» Collected material:

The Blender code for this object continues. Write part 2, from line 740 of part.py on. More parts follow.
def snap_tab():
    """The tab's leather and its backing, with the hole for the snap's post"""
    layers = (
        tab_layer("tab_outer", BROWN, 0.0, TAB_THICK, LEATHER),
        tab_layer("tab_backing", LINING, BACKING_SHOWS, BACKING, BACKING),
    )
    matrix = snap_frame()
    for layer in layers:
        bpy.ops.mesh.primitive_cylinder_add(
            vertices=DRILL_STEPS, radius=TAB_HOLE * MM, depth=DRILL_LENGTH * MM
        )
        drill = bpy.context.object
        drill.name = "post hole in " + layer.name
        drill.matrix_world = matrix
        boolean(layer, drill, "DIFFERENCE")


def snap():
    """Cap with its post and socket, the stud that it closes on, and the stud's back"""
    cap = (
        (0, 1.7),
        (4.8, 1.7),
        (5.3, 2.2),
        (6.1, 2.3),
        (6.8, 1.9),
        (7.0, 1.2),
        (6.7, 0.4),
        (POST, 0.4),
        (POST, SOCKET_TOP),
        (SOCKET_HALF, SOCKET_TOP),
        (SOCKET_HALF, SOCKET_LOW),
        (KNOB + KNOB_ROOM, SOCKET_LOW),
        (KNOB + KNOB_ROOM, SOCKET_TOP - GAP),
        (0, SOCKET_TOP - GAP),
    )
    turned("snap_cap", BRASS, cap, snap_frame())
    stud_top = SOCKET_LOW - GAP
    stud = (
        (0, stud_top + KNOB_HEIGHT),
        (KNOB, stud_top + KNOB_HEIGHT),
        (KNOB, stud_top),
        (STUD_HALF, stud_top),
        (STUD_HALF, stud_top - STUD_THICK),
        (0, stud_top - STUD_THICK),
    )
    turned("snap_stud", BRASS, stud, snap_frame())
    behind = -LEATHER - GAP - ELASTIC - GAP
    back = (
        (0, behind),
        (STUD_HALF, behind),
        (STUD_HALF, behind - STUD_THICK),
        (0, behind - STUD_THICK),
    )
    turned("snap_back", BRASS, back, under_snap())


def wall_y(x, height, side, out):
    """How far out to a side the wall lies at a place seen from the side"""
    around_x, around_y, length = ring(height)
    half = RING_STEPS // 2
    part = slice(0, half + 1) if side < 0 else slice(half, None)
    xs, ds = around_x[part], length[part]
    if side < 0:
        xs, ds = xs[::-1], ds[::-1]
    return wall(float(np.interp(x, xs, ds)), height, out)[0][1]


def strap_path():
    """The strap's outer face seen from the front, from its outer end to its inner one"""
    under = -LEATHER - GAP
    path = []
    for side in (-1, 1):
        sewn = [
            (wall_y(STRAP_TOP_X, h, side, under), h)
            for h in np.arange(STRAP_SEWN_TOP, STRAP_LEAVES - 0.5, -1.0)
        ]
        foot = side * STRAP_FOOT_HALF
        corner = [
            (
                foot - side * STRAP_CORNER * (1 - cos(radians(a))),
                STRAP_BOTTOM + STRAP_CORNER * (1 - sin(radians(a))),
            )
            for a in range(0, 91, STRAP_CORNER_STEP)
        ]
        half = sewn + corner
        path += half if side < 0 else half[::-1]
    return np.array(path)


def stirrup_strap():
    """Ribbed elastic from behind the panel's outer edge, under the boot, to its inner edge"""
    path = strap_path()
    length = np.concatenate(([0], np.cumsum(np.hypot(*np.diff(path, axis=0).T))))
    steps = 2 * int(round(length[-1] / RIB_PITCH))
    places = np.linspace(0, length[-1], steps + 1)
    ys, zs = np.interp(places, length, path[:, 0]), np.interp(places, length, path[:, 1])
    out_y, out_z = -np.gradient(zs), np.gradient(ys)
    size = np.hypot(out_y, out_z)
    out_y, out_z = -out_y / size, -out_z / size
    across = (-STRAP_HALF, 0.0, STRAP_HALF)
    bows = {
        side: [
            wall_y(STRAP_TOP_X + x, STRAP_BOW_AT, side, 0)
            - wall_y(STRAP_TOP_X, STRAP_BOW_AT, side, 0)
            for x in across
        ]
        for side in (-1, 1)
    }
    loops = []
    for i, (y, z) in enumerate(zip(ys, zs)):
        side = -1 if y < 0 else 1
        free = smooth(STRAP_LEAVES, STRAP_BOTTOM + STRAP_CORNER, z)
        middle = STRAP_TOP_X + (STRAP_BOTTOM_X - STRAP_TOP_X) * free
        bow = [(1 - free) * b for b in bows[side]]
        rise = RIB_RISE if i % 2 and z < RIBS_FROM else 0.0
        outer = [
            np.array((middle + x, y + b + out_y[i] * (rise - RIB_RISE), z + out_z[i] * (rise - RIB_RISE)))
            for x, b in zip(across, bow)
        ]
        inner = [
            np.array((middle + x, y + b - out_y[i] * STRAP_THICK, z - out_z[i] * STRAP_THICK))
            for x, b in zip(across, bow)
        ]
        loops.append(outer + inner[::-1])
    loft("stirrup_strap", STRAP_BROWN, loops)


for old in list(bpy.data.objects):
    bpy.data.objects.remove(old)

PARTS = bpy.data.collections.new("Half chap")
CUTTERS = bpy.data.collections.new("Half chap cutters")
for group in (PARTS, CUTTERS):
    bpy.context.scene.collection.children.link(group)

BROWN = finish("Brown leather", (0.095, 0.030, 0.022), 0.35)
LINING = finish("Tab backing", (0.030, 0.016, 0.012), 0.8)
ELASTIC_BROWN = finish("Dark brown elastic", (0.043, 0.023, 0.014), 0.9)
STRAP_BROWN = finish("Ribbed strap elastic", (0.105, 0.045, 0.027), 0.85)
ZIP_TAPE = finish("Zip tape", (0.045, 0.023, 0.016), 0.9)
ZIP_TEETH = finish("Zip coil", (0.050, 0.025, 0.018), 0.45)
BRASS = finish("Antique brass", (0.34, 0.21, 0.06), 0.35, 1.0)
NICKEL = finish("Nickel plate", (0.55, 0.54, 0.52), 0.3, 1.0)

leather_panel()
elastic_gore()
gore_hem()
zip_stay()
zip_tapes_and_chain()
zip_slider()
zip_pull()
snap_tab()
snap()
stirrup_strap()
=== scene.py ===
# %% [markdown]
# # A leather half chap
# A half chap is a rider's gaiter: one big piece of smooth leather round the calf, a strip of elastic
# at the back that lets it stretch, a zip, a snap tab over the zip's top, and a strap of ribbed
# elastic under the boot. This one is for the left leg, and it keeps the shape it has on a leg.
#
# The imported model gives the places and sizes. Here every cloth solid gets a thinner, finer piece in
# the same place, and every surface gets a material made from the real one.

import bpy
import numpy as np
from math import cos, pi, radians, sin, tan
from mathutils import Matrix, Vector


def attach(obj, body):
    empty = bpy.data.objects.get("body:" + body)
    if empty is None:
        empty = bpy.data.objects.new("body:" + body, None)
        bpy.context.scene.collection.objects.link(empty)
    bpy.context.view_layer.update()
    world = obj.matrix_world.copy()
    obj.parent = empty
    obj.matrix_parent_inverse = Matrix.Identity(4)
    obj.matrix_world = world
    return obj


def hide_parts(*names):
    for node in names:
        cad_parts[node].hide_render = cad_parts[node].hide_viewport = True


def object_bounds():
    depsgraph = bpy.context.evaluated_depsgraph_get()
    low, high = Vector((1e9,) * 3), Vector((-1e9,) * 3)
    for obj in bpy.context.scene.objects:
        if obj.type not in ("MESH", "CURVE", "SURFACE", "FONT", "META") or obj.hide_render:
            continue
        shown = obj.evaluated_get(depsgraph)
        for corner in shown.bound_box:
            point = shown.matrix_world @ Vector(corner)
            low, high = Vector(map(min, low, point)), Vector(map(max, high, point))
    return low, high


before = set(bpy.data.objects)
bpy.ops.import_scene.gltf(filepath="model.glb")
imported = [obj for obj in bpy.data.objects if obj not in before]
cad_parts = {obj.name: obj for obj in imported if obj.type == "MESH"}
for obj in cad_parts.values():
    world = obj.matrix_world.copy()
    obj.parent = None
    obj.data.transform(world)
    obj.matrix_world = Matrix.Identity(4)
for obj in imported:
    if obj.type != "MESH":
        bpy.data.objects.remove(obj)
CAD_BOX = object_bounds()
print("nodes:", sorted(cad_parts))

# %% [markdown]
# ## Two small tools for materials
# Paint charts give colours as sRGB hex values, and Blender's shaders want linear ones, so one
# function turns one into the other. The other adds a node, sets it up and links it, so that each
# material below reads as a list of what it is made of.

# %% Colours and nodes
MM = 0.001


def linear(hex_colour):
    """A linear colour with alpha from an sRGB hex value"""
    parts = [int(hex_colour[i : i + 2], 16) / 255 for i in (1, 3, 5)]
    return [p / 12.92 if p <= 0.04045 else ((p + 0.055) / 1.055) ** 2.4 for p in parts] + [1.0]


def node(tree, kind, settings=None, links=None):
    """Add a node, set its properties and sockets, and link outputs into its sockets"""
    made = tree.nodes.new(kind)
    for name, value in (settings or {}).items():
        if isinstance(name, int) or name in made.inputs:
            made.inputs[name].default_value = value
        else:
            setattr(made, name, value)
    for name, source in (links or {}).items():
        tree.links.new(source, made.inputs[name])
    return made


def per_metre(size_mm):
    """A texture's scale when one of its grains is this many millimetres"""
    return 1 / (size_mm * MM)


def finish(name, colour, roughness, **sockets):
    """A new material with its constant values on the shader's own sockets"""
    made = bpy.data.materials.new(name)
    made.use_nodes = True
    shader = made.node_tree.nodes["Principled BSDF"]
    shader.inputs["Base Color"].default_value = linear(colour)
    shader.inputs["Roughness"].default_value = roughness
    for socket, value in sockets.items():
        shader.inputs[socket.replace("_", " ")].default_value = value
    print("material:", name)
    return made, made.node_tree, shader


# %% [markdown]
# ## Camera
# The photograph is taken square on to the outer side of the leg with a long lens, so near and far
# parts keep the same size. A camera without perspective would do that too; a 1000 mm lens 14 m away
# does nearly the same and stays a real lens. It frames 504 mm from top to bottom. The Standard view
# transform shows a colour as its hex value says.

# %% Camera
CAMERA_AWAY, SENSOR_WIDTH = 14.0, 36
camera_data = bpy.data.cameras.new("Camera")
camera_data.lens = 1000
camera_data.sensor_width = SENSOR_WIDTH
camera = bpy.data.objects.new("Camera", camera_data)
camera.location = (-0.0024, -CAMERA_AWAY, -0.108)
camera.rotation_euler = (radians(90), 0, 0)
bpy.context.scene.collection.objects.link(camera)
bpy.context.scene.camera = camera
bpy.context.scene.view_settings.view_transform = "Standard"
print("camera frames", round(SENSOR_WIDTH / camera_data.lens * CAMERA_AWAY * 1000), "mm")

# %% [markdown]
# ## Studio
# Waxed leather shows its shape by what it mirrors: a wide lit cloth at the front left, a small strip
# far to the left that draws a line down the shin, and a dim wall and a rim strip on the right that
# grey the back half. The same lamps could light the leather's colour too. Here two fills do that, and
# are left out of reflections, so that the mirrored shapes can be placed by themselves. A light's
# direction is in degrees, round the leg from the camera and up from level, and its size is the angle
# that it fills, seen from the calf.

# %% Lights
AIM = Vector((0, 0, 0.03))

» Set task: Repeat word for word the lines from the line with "leather_panel()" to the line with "if empty is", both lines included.

» Exercise solution:
leather_panel()
elastic_gore()
gore_hem()
zip_stay()
zip_tapes_and_chain()
zip_slider()
zip_pull()
snap_tab()
snap()
stirrup_strap()
=== scene.py ===
# %% [markdown]
# # A leather half chap
# A half chap is a rider's gaiter: one big piece of smooth leather round the calf, a strip of elastic
# at the back that lets it stretch, a zip, a snap tab over the zip's top, and a strap of ribbed
# elastic under the boot. This one is for the left leg, and it keeps the shape it has on a leg.
#
# The imported model gives the places and sizes. Here every cloth solid gets a thinner, finer piece in
# the same place, and every surface gets a material made from the real one.

import bpy
import numpy as np
from math import cos, pi, radians, sin, tan
from mathutils import Matrix, Vector


def attach(obj, body):
    empty = bpy.data.objects.get("body:" + body)
    if empty is None:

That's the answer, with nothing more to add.